Kata-kata ini menjadi pengingat: tugas kita bukan menggenggam sekuat tenaga, melainkan merelakan apa pun yang Allah tetapkan.

Melepaskan: Antara Doa dan Ikhlas

Melepaskan bukan berarti melupakan, melainkan menata ulang cara kita memandang sesuatu

“Tuhan, jika melepaskan seperti angin
yang membawa layang-layang ke ketinggian,
maka kuatkan tanganku
untuk merelakan benang yang masih kusimpan.”

Melepaskan adalah keberanian untuk membiarkan sesuatu pergi dengan tenang, sambil percaya bahwa Allah sudah menyiapkan pengganti yang lebih baik. Firman Allah menguatkan:

وَعَسَىٰ أَن تَكْرَهُوا شَيْئًا وَهُوَ خَيْرٌ لَّكُمْ
“Boleh jadi kamu membenci sesuatu, padahal itu amat baik bagimu.” (QS. Al-Baqarah: 216)

Ayat ini memberi cahaya di tengah kegelapan kehilangan. Apa yang terasa pahit hari ini, kelak bisa menjadi manis dalam rencana Allah.

“Jika kehilangan ini adalah caramu mengosongkan genggaman,
maka ajari aku menerima dengan keikhlasan.
Jika perpisahan ini adalah jalan,
maka tuntun aku agar tak salah melangkah di persimpangan.”

Hidup memang penuh persimpangan. Kita kerap bimbang: apakah melangkah maju, atau menoleh ke belakang? Doa ini mengajarkan bahwa ikhlas bukan berarti tidak merasakan sakit, tetapi menerima bahwa ada jalan lain yang Allah siapkan.

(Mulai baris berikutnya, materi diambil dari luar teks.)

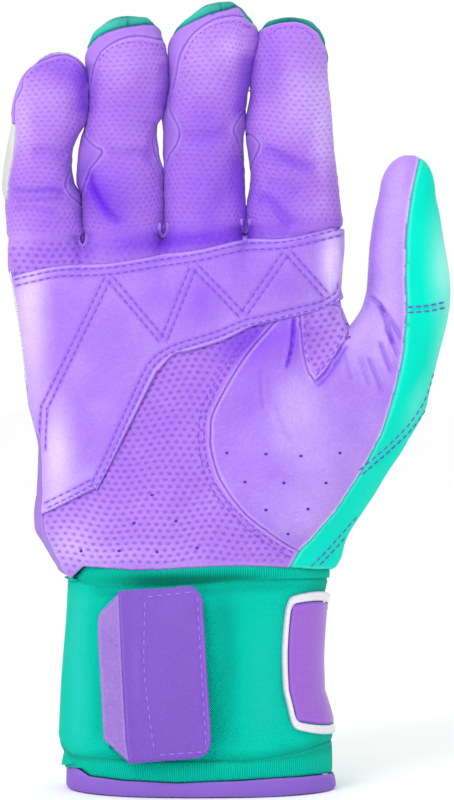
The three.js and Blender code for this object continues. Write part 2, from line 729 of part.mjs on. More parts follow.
function makeStrapPatch() {
  const skin = new Skin();
  const steps = countTo(patchSteps).map((k) => (2 * k) / patchSteps - 1);
  const innerSteps = steps.map((step) => step * patchInnerShare);
  skin.patch("strap_patch", innerSteps.map((v) => innerSteps.map((u) => patchPlace(u, v))));
  const edge = [
    ...steps.map((v) => [-1, v]),
    ...steps.slice(1).map((u) => [u, 1]),
    ...steps.slice(0, -1).reverse().map((v) => [1, v]),
    ...steps.slice(0, -1).reverse().map((u) => [u, -1]),
  ];
  const ringAt = (share) => edge.map(([u, v]) => patchPlace(u * share, v * share));
  const ringShares = [patchInnerShare, mix(patchInnerShare, 1, middleShare), 1];
  const rings = ringShares.map(ringAt);
  skin.patch("strap_patch_border", rings);
  skin.panel("strap_patch", darkTrim, patchThickness, layerGap + patchThickness);
  skin.panel("strap_patch_border", whiteRubber, patchBorderThickness, layerGap + patchBorderThickness);
}

fingers.forEach(makeFinger);
makeThumb(thumb);
makeHand();
makeOverlay();
makeCuff();
makeStrapEnd();
makeStrapPatch();

// The origin lies on the floor under the middle of the glove
const bounds = new THREE.Box3().setFromObject(group);
const middle = bounds.getCenter(new THREE.Vector3());
group.position.set(-middle.x, -middle.y, -bounds.min.z);

export default group;
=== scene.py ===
"""Looks of a long-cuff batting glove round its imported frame: sewn leather, stretch cloth and a wrist strap."""

import math
import random

import bmesh
import bpy
import numpy as np
from mathutils import Matrix, Vector
from mathutils.bvhtree import BVHTree
from mathutils.kdtree import KDTree


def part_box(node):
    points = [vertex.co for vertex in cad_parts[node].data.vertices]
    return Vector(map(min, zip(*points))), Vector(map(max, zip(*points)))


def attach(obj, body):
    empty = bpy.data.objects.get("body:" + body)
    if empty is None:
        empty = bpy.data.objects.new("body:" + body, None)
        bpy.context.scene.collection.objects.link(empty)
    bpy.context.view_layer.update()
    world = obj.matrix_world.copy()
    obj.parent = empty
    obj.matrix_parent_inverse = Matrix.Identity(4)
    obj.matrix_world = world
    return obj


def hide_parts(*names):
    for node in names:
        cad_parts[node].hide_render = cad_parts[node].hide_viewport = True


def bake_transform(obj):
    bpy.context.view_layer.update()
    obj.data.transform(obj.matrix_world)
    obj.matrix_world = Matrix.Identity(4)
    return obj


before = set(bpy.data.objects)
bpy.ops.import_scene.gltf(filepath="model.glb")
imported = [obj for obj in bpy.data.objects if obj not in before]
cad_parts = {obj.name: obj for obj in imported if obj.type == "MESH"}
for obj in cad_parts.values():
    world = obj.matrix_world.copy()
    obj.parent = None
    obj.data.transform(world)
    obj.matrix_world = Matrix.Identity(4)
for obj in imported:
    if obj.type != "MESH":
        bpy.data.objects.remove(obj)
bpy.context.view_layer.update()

bl_info = {
    "name": "Batting glove looks",
    "version": (1, 0, 0),
    "blender": (4, 5, 0),
    "location": "View3D > Sidebar > Glove",
    "description": "Builds the sewn panels, stitches, strap and stage of a batting glove",
    "category": "Object",
}

MM = 0.001

# The photograph's pixels on the plane through the middle of the glove. The frame lies a little beside that middle
GLOVE_HEIGHT = 0.245
TRACED_HEIGHT = 786
PIXEL = GLOVE_HEIGHT / TRACED_HEIGHT
CENTRE_COLUMN = 227.5
FOOT_ROW = 788
FRAME_SHIFT = -0.0004683
VIEW_COLUMN = 227
VIEW_ROW = 400
FRAME_ROWS = 800
CAMERA_BACK = 0.95
VIEW_X = (VIEW_COLUMN - CENTRE_COLUMN) * PIXEL + FRAME_SHIFT
VIEW_Z = (FOOT_ROW - VIEW_ROW) * PIXEL

LEATHER_WALL = 1.3 * MM
KNIT_WALL = 1.4 * MM
OVERLAY_WALL = 0.9 * MM
CUFF_WALL = 1.5 * MM
WELD_REACH = 0.8 * MM
COARSE_EDGE = 5.4 * MM
OVERLAY_LIFT = 1.0 * MM

# The least angle in degrees that is shaded as an edge, the least cosine between neighbours of one smooth face, and the
# share of another face's area from which the two count as alike
SHARP_ANGLE = 55
SMOOTH_COSINE = 0.53
SAME_SIZE = 0.97

# Each finger's root row, and the columns of its left and right sides there
FINGER_ROOTS = {
    "pinky": (239, 7, 81),
    "ring": (236, 84, 161),
    "middle": (230, 164, 243),
    "index": (229, 247, 343),
}
THUMB_ROOT_ROW = 325
HEM_TOP_ROW = 778


def height_of(row):
    return (FOOT_ROW - row) * PIXEL


def to_photo(places):
    """Column and row of each point in the photograph"""
    near = 1 + places[:, 1] / CAMERA_BACK
    column = VIEW_COLUMN + (places[:, 0] - VIEW_X) / (PIXEL * near)
    row = VIEW_ROW - (places[:, 2] - VIEW_Z) / (PIXEL * near)
    return column, row


def sight(column, row):
    """The camera's place and its line of sight through a pixel"""
    eye = Vector((VIEW_X, -CAMERA_BACK, VIEW_Z))
    aim = Vector((VIEW_X + (column - VIEW_COLUMN) * PIXEL, 0, VIEW_Z - (row - VIEW_ROW) * PIXEL))
    return eye, (aim - eye).normalized()


def smoothed(value, low, high):
    share = np.clip((value - low) / (high - low), 0, 1)
    return share * share * (3 - 2 * share)


def bell(distance, width):
    """A share that is 1 at no distance and fades away over about twice the width"""
    return np.exp(-((distance / width) ** 2))


def read(table, at):
    """What a table of pairs gives at each place, between its entries too"""
    return np.interp(at, *np.array(table).T)


def column_on(line, row):
    return np.interp(row, line[:, 1], line[:, 0])


def curve_through(places, step=2.0):
    """A smooth line through traced pixels, as evenly spaced points"""
    points = np.array(places, float)
    ends = np.vstack([2 * points[0] - points[1], points, 2 * points[-1] - points[-2]])
    fine = []
    for i in range(len(points) - 1):
        a, b, c, d = ends[i : i + 4]
        count = max(2, int(np.hypot(*(c - b)) / step) + 1)
        for t in np.linspace(0, 1, count, endpoint=False):
            fine.append(
                0.5 * (2 * b + (c - a) * t + (2 * a - 5 * b + 4 * c - d) * t**2 + (3 * b - a - 3 * c + d) * t**3)
            )
    fine.append(points[-1])
    return np.array(fine)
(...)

Rasulullah ﷺ pernah bersabda:

“Apabila Allah mencintai suatu kaum, Dia akan menguji mereka. Barang siapa ridha, maka Allah meridhainya. Barang siapa murka, maka Allah murkainya.” (HR. Tirmidzi)

Maka, melepaskan adalah ujian cinta. Ridha menjadi tanda bahwa kita benar-benar mempercayai Allah lebih daripada harapan kita pada manusia.

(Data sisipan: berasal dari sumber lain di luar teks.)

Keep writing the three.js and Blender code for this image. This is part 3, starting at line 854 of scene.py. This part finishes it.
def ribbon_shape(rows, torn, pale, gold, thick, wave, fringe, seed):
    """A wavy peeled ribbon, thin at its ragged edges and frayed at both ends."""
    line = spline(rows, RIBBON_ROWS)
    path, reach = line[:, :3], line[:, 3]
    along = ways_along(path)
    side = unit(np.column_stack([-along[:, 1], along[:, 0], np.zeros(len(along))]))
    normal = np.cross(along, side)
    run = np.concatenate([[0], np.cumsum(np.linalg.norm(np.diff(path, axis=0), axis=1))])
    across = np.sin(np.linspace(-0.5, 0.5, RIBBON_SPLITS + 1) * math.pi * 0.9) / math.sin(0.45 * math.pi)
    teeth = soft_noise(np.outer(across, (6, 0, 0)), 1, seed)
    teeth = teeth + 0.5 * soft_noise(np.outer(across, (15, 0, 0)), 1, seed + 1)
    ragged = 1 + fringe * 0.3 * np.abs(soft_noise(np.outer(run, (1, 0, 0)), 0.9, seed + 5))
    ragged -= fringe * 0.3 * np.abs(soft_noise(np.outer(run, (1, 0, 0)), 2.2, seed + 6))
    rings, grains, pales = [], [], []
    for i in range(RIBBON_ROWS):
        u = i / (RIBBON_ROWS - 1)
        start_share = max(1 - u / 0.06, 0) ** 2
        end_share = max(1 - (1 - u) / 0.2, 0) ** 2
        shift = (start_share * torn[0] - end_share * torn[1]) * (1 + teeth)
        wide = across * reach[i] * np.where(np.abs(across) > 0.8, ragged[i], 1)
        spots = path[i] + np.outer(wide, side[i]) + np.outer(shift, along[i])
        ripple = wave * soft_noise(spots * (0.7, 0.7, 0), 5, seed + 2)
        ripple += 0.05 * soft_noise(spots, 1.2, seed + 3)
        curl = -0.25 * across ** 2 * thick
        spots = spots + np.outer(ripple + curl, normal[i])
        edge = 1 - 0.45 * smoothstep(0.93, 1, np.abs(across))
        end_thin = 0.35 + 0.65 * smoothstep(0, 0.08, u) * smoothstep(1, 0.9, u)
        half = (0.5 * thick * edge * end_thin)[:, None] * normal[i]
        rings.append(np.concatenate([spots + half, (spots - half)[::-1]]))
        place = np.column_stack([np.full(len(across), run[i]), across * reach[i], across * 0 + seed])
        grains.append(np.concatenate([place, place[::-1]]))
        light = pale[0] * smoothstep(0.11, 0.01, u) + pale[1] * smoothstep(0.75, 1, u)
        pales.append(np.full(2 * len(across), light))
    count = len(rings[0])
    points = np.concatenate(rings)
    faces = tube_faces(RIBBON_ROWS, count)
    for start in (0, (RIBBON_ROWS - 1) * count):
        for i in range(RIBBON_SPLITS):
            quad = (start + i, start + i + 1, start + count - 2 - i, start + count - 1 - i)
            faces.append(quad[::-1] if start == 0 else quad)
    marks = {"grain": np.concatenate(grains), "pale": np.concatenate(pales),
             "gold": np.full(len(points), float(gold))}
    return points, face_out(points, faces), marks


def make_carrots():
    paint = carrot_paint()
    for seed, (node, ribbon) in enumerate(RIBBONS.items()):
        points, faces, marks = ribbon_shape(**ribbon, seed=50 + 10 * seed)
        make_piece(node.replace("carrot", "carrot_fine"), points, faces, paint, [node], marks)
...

Penutup: Dari Patah Menuju Utuh

Melepaskan adalah seni jiwa. Ia tidak terjadi dalam sehari, melainkan proses yang berulang. Terkadang kita masih menoleh, terkadang masih tergoda untuk menggenggam kembali. Tetapi doa yang jujur “Tuhan, izinkan aku melepaskan” adalah langkah pertama menuju keutuhan.

Melepaskan bukan berarti kehilangan. Justru dengan melepaskan, kita membuka ruang baru di hati untuk menerima rahmat Allah yang lebih luas. Seperti pepatah ulama: “Setiap kali Allah mengambil sesuatu darimu, Dia sedang menyiapkan sesuatu yang lebih baik sebagai gantinya.”

Maka, jangan takut pada kehilangan. Karena pada akhirnya, setiap patah hanyalah jalan menuju utuh yang Allah janjikan.

“Jika hari ini kita belajar merelakan, esok Allah akan ajarkan kita bagaimana rasanya tenang.”